Let's be honest.  Have you ever lost a kid for even a split second?  Long enough for your breath to stop and your heart to race and your mind to say mean and ugly things to you.

I have.  It was all of 2 seconds and I flipped out.  Ginger was not yet 2.  I was big pregnant.  We were in a big box store, during the day. I was on a mission.  (I usually am when I shop.  I know what I need and I go straight there.)  Ginger did not want to hold my hand, and you all know how much trouble it is to make them at that age.  I tried to look forward and down to the side at the same time, but I must have blinked.  Ginger was gone.  My heart jumped, I inhaled and forgot to exhale and I looked at all the people around me like they were kidnappers.  I said her name, once, twice, three times.  The last time with more than a little panic in my voice.  She appeared out from under a rack of clothes.  I got face to face with her and I yelled at her.  (Sorry, mom, for doing my fair share of hiding in the clothes racks, I promise not to do it any more.)

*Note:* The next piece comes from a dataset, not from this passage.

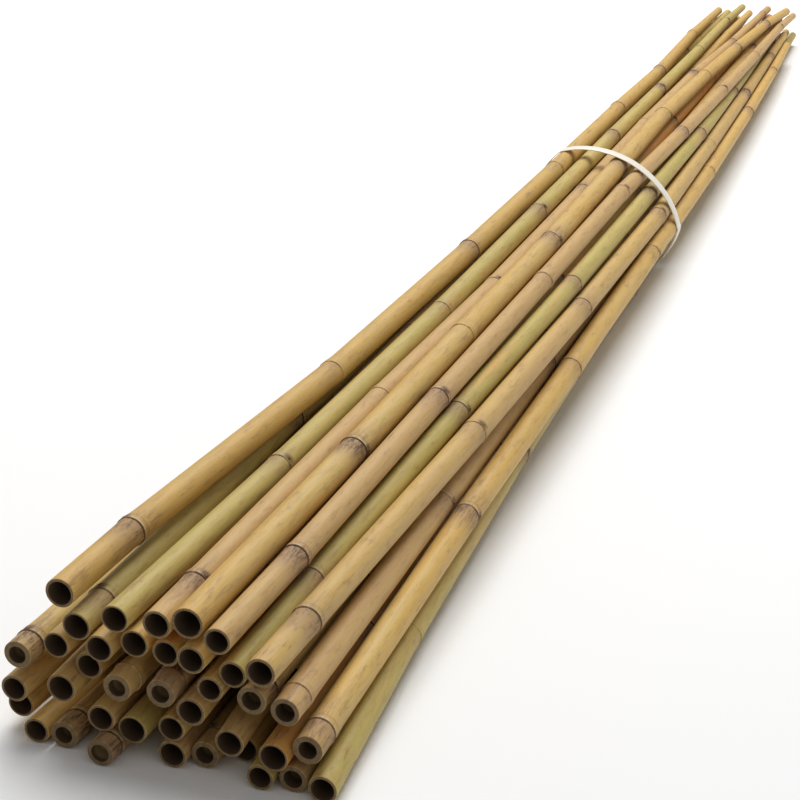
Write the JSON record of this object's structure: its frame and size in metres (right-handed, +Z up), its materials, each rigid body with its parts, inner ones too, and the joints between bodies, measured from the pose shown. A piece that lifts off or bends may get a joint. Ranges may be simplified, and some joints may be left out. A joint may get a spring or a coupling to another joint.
{
  "type": "bamboo cane bundle",
  "caption": "Bundle of bamboo garden canes lying on a floor, thin ends one way, held near the middle by one flat plastic strap.",
  "frame": {"origin": "on the floor, under the centre of the bundle's bounding box", "axes": "+Y along the canes from their thick cut ends to their thin ends, +X across the bundle, +Z up"},
  "size_m": [0.1962, 1.8388, 0.1039],
  "materials": {
    "bamboo": "satin",
    "strap_plastic": "satin"
  },
  "bodies": {
    "root": {"cane_01": "bamboo", "cane_02": "bamboo", "cane_03": "bamboo", "cane_04": "bamboo", "cane_05": "bamboo", "cane_06": "bamboo", "cane_07": "bamboo", "cane_08": "bamboo", "cane_09": "bamboo", "cane_10": "bamboo", "cane_11": "bamboo", "cane_12": "bamboo", "cane_13": "bamboo", "cane_14": "bamboo", "cane_15": "bamboo", "cane_16": "bamboo", "cane_17": "bamboo", "cane_18": "bamboo", "cane_19": "bamboo", "cane_20": "bamboo", "cane_21": "bamboo", "cane_22": "bamboo", "cane_23": "bamboo", "cane_24": "bamboo", "cane_25": "bamboo", "cane_26": "bamboo", "cane_27": "bamboo", "cane_28": "bamboo", "cane_29": "bamboo", "cane_30": "bamboo", "cane_31": "bamboo", "cane_32": "bamboo", "cane_33": "bamboo", "cane_34": "bamboo", "cane_35": "bamboo", "cane_36": "bamboo", "cane_37": "bamboo", "cane_38": "bamboo", "cane_39": "bamboo", "cane_40": "bamboo", "cane_41": "bamboo", "cane_42": "bamboo", "strap": "strap_plastic"}
  },
  "joints": []
}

I was not bothered by the nice little lady a couple of yards away that stopped dead in her tracks to see if things were resolved.  I did not worry about scaring my daughter.  She needed to be scared.  I needed her to know that I was scared.  It was scary, times 100.

These days, when Ginger gets ahead of me or turns a corner before me, I don't panic.  I just remind her to stay where I can see her and she comes back into view.  She usually comes back into view without the reminder.  She knows how it makes me feel when I can't find her and she feels the same way when she can't find me.

For Sugar, I was not at all opposed to using the teddy bear backpack leash thing.  I still sometimes think that a leash might be the exact right thing for keeping up with my 2 excitable children.